Say we start with
import numpy as np
from sklearn import metrics
Now we set the true y
and predicted scores
:
y = np.array([0, 0, 1, 1])
scores = np.array([0.1, 0.4, 0.35, 0.8])
(Note that y
has shifted down by 1 from your problem. This is inconsequential: the exact same results (fpr, tpr, thresholds, etc.) are obtained whether predicting 1, 2 or 0, 1, but some sklearn.metrics
functions are a drag if not using 0, 1.)
Let's see the AUC here:
>>> metrics.roc_auc_score(y, scores)
0.75
As in your example:
fpr, tpr, thresholds = metrics.roc_curve(y, scores)
>>> fpr, tpr
(array([ 0. , 0.5, 0.5, 1. ]), array([ 0.5, 0.5, 1. , 1. ]))

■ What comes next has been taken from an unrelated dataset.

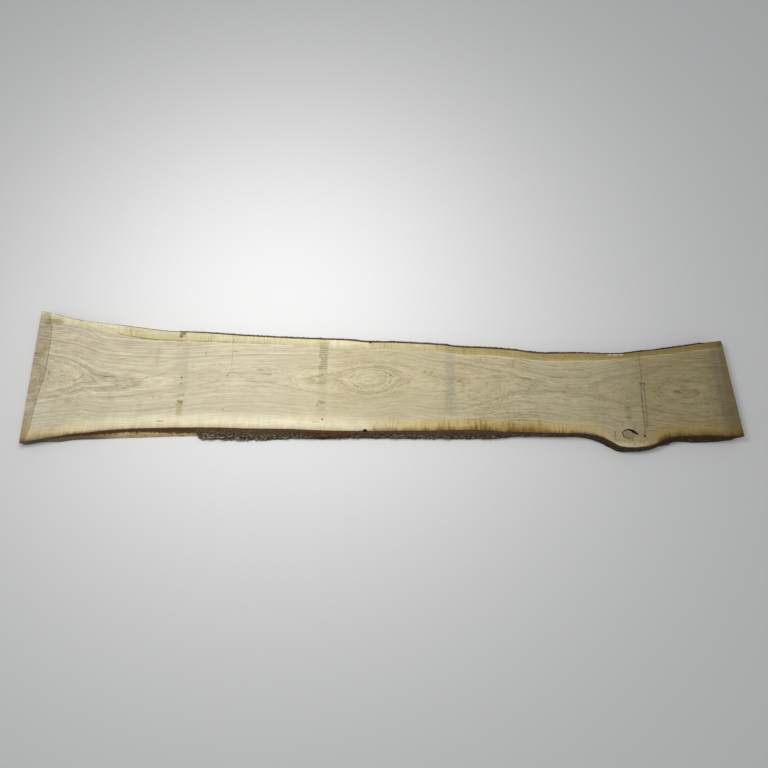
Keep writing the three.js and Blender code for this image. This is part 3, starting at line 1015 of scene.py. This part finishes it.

This gives the following plot:
plot([0, 0.5], [0.5, 0.5], [0.5, 0.5], [0.5, 1], [0.5, 1], [1, 1]);
By construction, the ROC for a finite-length y will be composed of rectangles:
For low enough threshold, everything will be classified as negative.
As the threshold increases continuously, at discrete points, some negative classifications will be changed to positive.

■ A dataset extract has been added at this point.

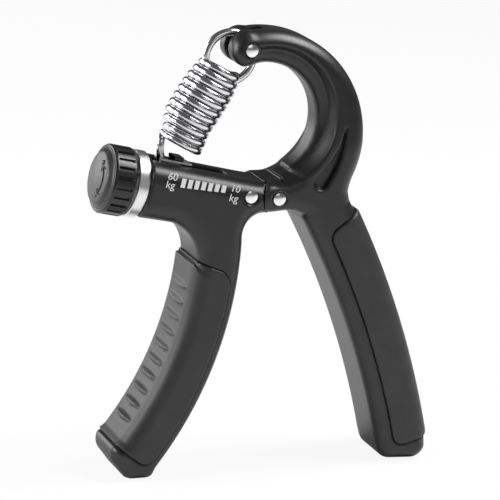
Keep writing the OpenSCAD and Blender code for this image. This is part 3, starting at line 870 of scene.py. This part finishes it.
def arrow_head(tip, turn):
    """Two short strokes that meet at a tip, one on each side of the arc."""
    tail = tip - turn * head_long
    return [on_cap(tail, arrow_r + head_wide), on_cap(tip, arrow_r), on_cap(tail, arrow_r - head_wide)]


sweep = np.linspace(-arrow_half, arrow_half, 30)
arrow = {
    "sweep": [on_cap(arrow_middle + a, arrow_r) for a in sweep],
    "head_more": arrow_head(arrow_middle + arrow_half, 1),
    "head_less": arrow_head(arrow_middle - arrow_half, -1),
    "plus_a": [on_cap(sign_a, sign_r + step) for step in (-0.8, 0, 0.8)],
    "plus_b": [on_cap(sign_a + step, sign_r) for step in (-0.12, 0, 0.12)],
    "minus": [on_cap(-sign_a + step, sign_r) for step in (-0.12, 0, 0.12)]}
for part, path in arrow.items():
    line = tube(f"cap_arrow_{part}", path, line_r, tab_black, 8)
    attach(line, "knob")

# %% [markdown]
# ## Finishes of the pieces inside
# The pieces inside the barrel keep their modelled shape and get their finish here.

# %% Inner finishes
inner = {"hinge_plate": steel, "end_bush": brass, "lead_screw": zinc, "thrust_washer": zinc,
         "screw_clip": steel, "knob_hub_screw": zinc, "slider_nut": zinc, "hook_pin": steel}
for node, material in inner.items():
    thing = frame["nodes"][node]
    if not thing.material_slots:
        thing.data.materials.append(material)
    thing.material_slots[0].material = material
print("inner pieces:", ", ".join(inner))

# %% [markdown]
# ## Studio
# A white floor and a white surround. Two broad soft lamps stand on the left, one a little behind
# the front and one at the back; one hangs above on the right, and a weak one fills the front. The
# floor is partly lit by the lamps and partly white by itself to the camera, so that it stays
# white and still takes a soft shadow.

# %% Floor and surround
def white_to_camera(tree, strength):
    """A value that is strength for camera and glass rays and zero for all others."""
    rays = tree.nodes.new("ShaderNodeLightPath")
    total = tree.nodes.new("ShaderNodeMath")
    total.operation = "ADD"
    tree.links.new(rays.outputs["Is Camera Ray"], total.inputs[0])
    tree.links.new(rays.outputs["Is Transmission Ray"], total.inputs[1])
    scaled = tree.nodes.new("ShaderNodeMath")
    scaled.operation = "MULTIPLY"
    scaled.use_clamp = True
    scaled.inputs[1].default_value = strength
    tree.links.new(total.outputs[0], scaled.inputs[0])
    return scaled.outputs[0]


floor_mesh = bpy.data.meshes.new("floor")
floor_mesh.from_pydata([(-4, -4, 0), (4, -4, 0), (4, 4, 0), (-4, 4, 0)], [], [(0, 1, 2, 3)])
floor = bpy.data.objects.new("floor", floor_mesh)
bpy.context.scene.collection.objects.link(floor)
floor_white = bpy.data.materials.new("floor_white")
floor_white.use_nodes = True
tree = floor_white.node_tree
paint = tree.nodes["Principled BSDF"]
paint.inputs["Base Color"].default_value = (0.86, 0.86, 0.86, 1)
paint.inputs["Roughness"].default_value = 0.9
glow = tree.nodes.new("ShaderNodeEmission")
blend_node = tree.nodes.new("ShaderNodeMixShader")
tree.links.new(white_to_camera(tree, 0.9), blend_node.inputs["Fac"])
tree.links.new(paint.outputs[0], blend_node.inputs[1])
tree.links.new(glow.outputs[0], blend_node.inputs[2])
tree.links.new(blend_node.outputs[0], tree.nodes["Material Output"].inputs["Surface"])
floor_mesh.materials.append(floor_white)

world = bpy.data.worlds.new("surround")
bpy.context.scene.world = world
world.use_nodes = True
sky = world.node_tree.nodes["Background"]
sky.inputs["Color"].default_value = (1, 1, 1, 1)
rays = world.node_tree.nodes.new("ShaderNodeLightPath")
level = world.node_tree.nodes.new("ShaderNodeMapRange")
level.inputs["To Min"].default_value = 0.12
level.inputs["To Max"].default_value = 1.0
world.node_tree.links.new(rays.outputs["Is Camera Ray"], level.inputs["Value"])
world.node_tree.links.new(level.outputs["Result"], sky.inputs["Strength"])


# %% Lamps
def lamp(name, place, aim, size, power):
    """A square soft lamp at a place in metres, turned to face a point."""
    light = bpy.data.lights.new(name, "AREA")
    light.size = size
    light.energy = power
    thing = bpy.data.objects.new(name, light)
    bpy.context.scene.collection.objects.link(thing)
    thing.location = place
    thing.rotation_euler = (Vector(aim) - Vector(place)).to_track_quat("-Z", "Y").to_euler()
    return thing


aim = (0, 0, 0.08)
lamp("left_softbox", (-0.9, 0.12, 0.38), aim, 0.45, 7)
lamp("back_left_softbox", (-0.65, 0.85, 0.3), aim, 0.7, 6)
lamp("top_right_softbox", (0.5, -0.1, 0.75), aim, 0.45, 9)
lamp("front_fill", (0.1, -1.1, 0.55), aim, 0.5, 0.8)

# %% [markdown]
# ## Camera
# The camera looks down a little from the left of the front, from a metre away through a long
# lens, and is turned a few degrees about its own axis.

# %% Camera
azimuth, elevation, roll = (math.radians(v) for v in (-22.3, 16.0, 3.6))
target = Vector((-0.00465, 0, 0.07505))
level_back = Vector((math.sin(azimuth), -math.cos(azimuth), 0))
back = level_back * math.cos(elevation) + Vector((0, 0, math.sin(elevation)))
flat_right = Vector((math.cos(azimuth), math.sin(azimuth), 0))
flat_up = back.cross(flat_right)
right_side = flat_right * math.cos(roll) + flat_up * math.sin(roll)
up_side = flat_up * math.cos(roll) - flat_right * math.sin(roll)
camera_data = bpy.data.cameras.new("camera")
camera_data.sensor_width = 36
camera_data.lens = 216
camera_data.clip_start, camera_data.clip_end = 0.05, 50
camera = bpy.data.objects.new("camera", camera_data)
bpy.context.scene.collection.objects.link(camera)
turn = Matrix((right_side, up_side, back)).transposed().to_4x4()
camera.matrix_world = Matrix.Translation(target + back) @ turn
bpy.context.scene.camera = camera
bpy.context.scene.view_settings.view_transform = "Standard"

So, for a finite y, the ROC will always be characterized by a sequence of connected horizontal and vertical lines leading from (0, 0) to (1, 1).
The AUC is the sum of these rectangles. Here, as shown above, the AUC is 0.75, as the rectangles have areas 0.5 * 0.5 + 0.5 * 1 = 0.75.

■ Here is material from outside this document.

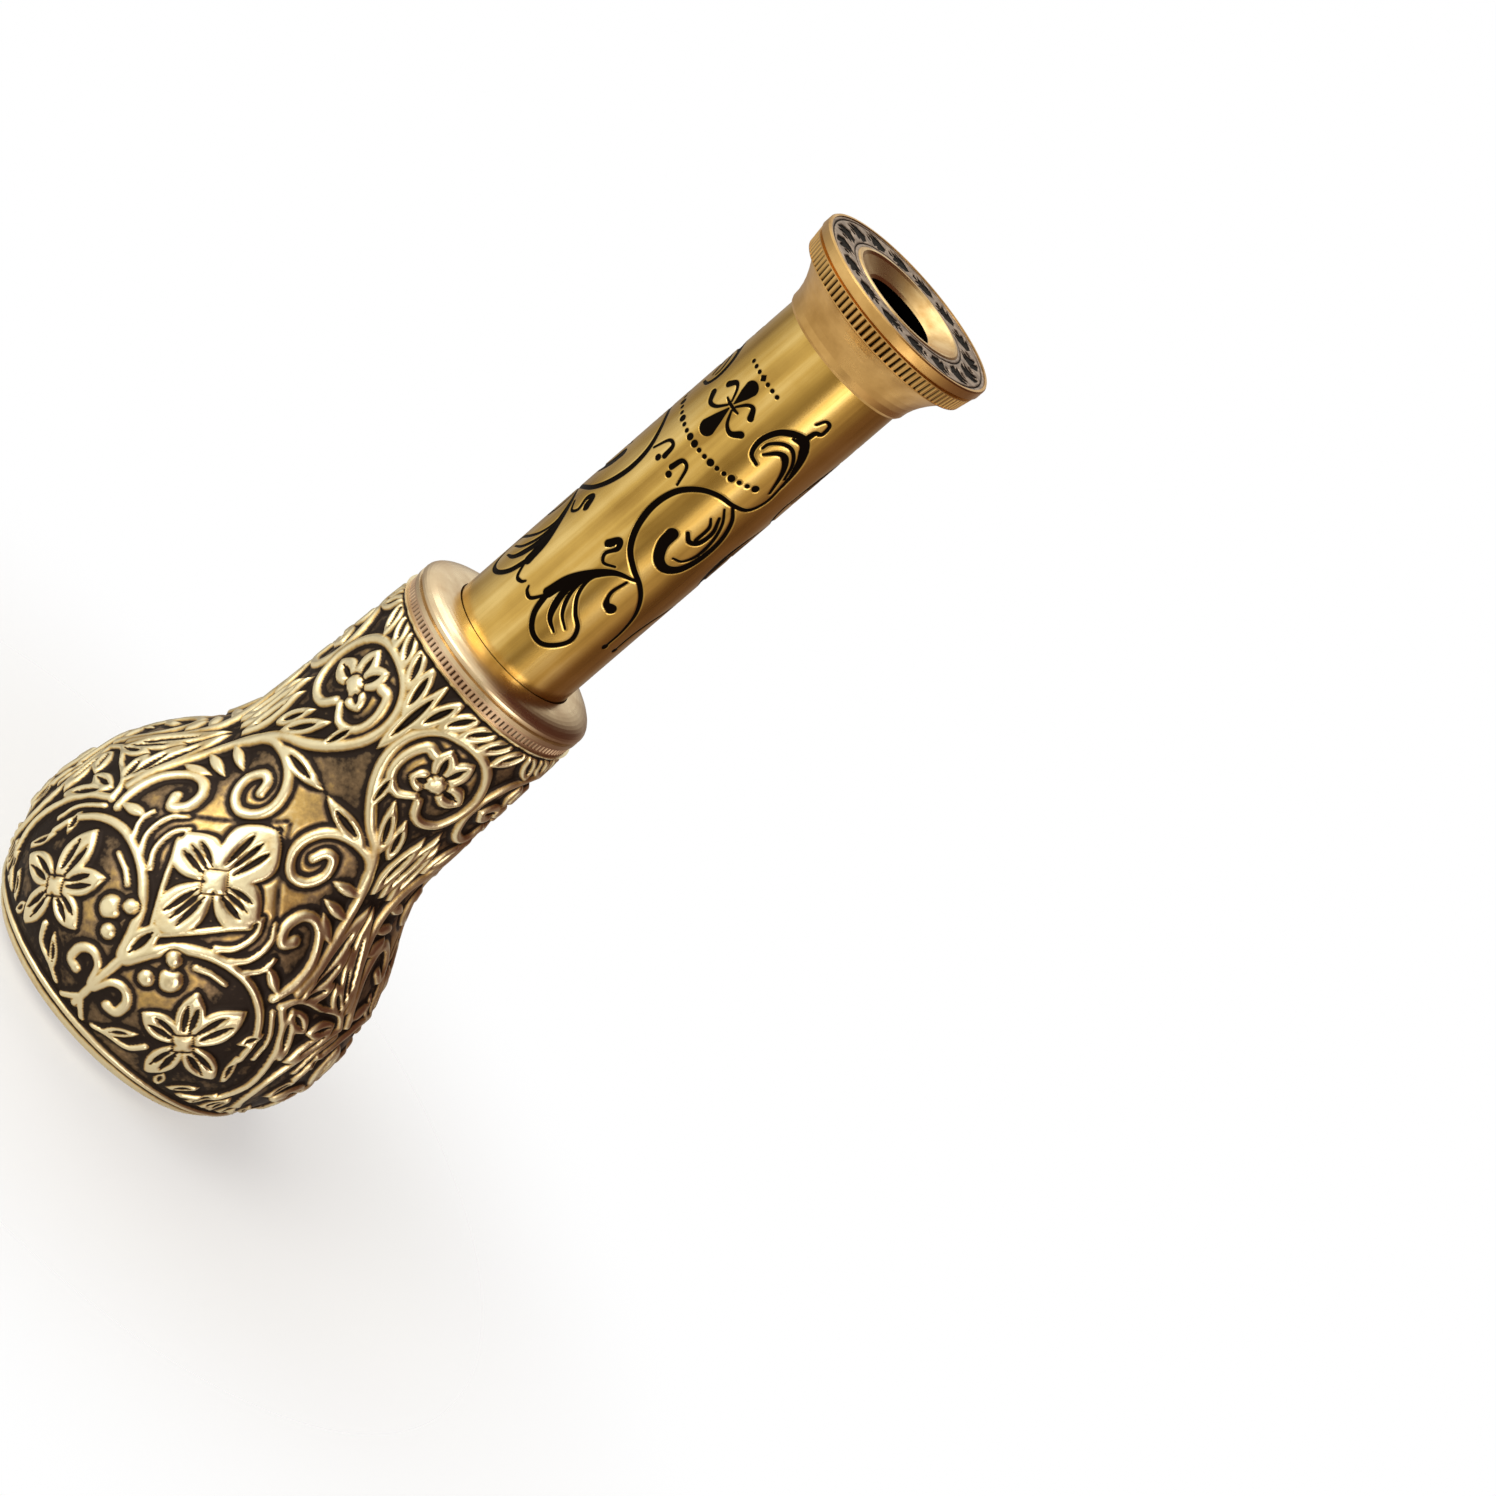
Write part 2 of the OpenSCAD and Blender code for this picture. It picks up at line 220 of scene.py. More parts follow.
def turned_brass(name, light, dark, roughness, groove_shade=None, black_bore=0):
    """Brass turned on a lathe: fine rings round the axis, cloudy tarnish and small handling marks.

    For a knurled band, (low, high, radius at low, radius at high) sets where its grooves get
    painted shade, darker the deeper they lie below the band's outline.
    black_bore is the radius of a hole whose wall is blackened.
    """
    material, n, shader, place = new_material(name, 1, roughness)
    cloud = n.noise(place, 90, 6)
    rings = n.noise(place, 900, 2, (0.04, 0.04, 1))
    wear = n.noise(place, 420, 8)
    tarnish = n.math("ADD", n.math("MULTIPLY", cloud, 0.65), n.math("MULTIPLY", wear, 0.35))
    colour = n.ramp(tarnish, [(0.36, dark), (0.62, light)])
    radius = distance_from_axis(n, place)
    # Painted shade: the knurled band's grooves are darkened towards near black the deeper they lie
    # below its outline.
    if groove_shade:
        low, high, low_radius, high_radius = groove_shade
        split = n.add("ShaderNodeSeparateXYZ")
        n.link(place, split.inputs[0])
        height = split.outputs["Z"]
        outline = n.span(height, low, high, low_radius, high_radius)
        depth = n.math("SUBTRACT", outline, radius)
        deep = n.span(depth, GROOVE_SHADE_FROM, GROOVE_SHADE_FULL, 0, GROOVE_SHADE_COVER)
        band = n.math("MULTIPLY", n.math("GREATER_THAN", height, low),
                      n.math("LESS_THAN", height, high))
        colour = n.mix(n.math("MULTIPLY", deep, band), colour, BLACK_AND_SHADE)
    if black_bore:
        colour = n.mix(n.math("LESS_THAN", radius, black_bore), colour, BLACK_AND_SHADE)
    n.link(colour, shader.inputs["Base Color"])
    n.link(n.span(tarnish, 0.35, 0.65, roughness + 0.14, roughness - 0.04),
           shader.inputs["Roughness"])
    n.link(n.bump(rings, 0.22, 0.00004, n.bump(wear, 0.18, 0.00006)), shader.inputs["Normal"])
    return material


def drawn_brass():
    """The draw tube: streaks along the axis, and engraved lines filled with black."""
    material, n, shader, place = new_material("drawn_brass", 1, 0.22)
    streak = n.noise(place, 420, 4, (1, 1, 0.03))
    cloud = n.noise(place, 70, 5)
    tone = n.math("ADD", n.math("MULTIPLY", streak, 0.55), n.math("MULTIPLY", cloud, 0.45))
    brass = n.ramp(tone, [(0.36, TUBE_DARK), (0.5, TUBE_MIDDLE), (0.64, TUBE_LIGHT)])
    ink = n.span(n.attribute("ink"), 0.42, 0.56, 0, 1)
    n.link(n.mix(ink, brass, BLACK_AND_SHADE), shader.inputs["Base Color"])
    n.link(n.math("MAXIMUM", n.span(tone, 0.35, 0.65, 0.28, 0.17), n.span(ink, 0, 1, 0, 0.6)),
           shader.inputs["Roughness"])
    n.link(n.bump(streak, 0.12, 0.00004), shader.inputs["Normal"])
    return material


def cast_brass():
    """The casting: dark patina in the hollows, gold to cream on the rubbed relief, sandy ground."""
    material, n, shader, place = new_material("cast_brass", 1, 0.36)
    grain = n.noise(place, 1300, 6)
    patch = n.noise(place, 120, 5)
    height = n.attribute("relief")
    cavity = n.attribute("cavity")
    rubbed = n.math("ADD", n.math("MULTIPLY", height, 0.62), 0.16)
    for detail, weight in ((cavity, 0.9), (patch, 0.7), (grain, 0.35)):
        change = n.math("MULTIPLY", n.math("SUBTRACT", detail, 0.5), weight)
        rubbed = n.math("ADD", rubbed, change)
    colour = n.ramp(rubbed, [(0.16, PATINA), (0.34, BRONZE), (0.55, GOLD), (0.84, CREAM)])
    n.link(colour, shader.inputs["Base Color"])
    n.link(n.span(rubbed, 0.1, 0.9, 0.60, 0.30), shader.inputs["Roughness"])
    n.link(n.bump(grain, 0.5, 0.00010, n.bump(patch, 0.25, 0.0002)), shader.inputs["Normal"])
    return material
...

In some cases, people choose to calculate the AUC by linear interpolation. Say the length of y is much larger than the actual number of points calculated for the FPR and TPR. Then, in this case, a linear interpolation is an approximation of what the points in between might have been. In some cases people also follow the conjecture that, had y been large enough, the points in between would be interpolated linearly. sklearn.metrics
does not use this conjecture, and to get results consistent with sklearn.metrics
, it is necessary to use rectangle, not trapezoidal, summation.
Let's write our own function to calculate the AUC directly from fpr
and tpr
:
import itertools
import operator
def auc_from_fpr_tpr(fpr, tpr, trapezoid=False):
inds = [i for (i, (s, e)) in enumerate(zip(fpr[: -1], fpr[1: ])) if s != e] + [len(fpr) - 1]
fpr, tpr = fpr[inds], tpr[inds]
area = 0
ft = zip(fpr, tpr)
for p0, p1 in zip(ft[: -1], ft[1: ]):
area += (p1[0] - p0[0]) * ((p1[1] + p0[1]) / 2 if trapezoid else p0[1])
return area
This function takes the FPR and TPR, and an optional parameter stating whether to use trapezoidal summation. Running it, we get:
>>> auc_from_fpr_tpr(fpr, tpr), auc_from_fpr_tpr(fpr, tpr, True)
(0.75, 0.875)
We get the same result as sklearn.metrics
for the rectangle summation, and a different, higher, result for trapezoid summation.
So, now we just need to see what would happen to the FPR/TPR points if we would terminate at an FPR of 0.1. We can do this with the bisect
module
import bisect
def get_fpr_tpr_for_thresh(fpr, tpr, thresh):
p = bisect.bisect_left(fpr, thresh)
fpr = fpr.copy()
fpr[p] = thresh
return fpr[: p + 1], tpr[: p + 1]
How does this work? It simply checks where would be the insertion point of thresh
in fpr
. Given the properties of the FPR (it must start at 0), the insertion point must be in a horizontal line. Thus all rectangles before this one should be unaffected, all rectangles after this one should be removed, and this one should be possibly shortened.
Let's apply it:
fpr_thresh, tpr_thresh = get_fpr_tpr_for_thresh(fpr, tpr, 0.1)
>>> fpr_thresh, tpr_thresh
(array([ 0. , 0.1]), array([ 0.5, 0.5]))
Finally, we just need to calculate the AUC from the updated versions:
>>> auc_from_fpr_tpr(fpr, tpr), auc_from_fpr_tpr(fpr, tpr, True)
0.050000000000000003, 0.050000000000000003)
In this case, both the rectangle and trapezoid summations give the same results. Note that in general, they will not. For consistency with sklearn.metrics
, the first one should be used.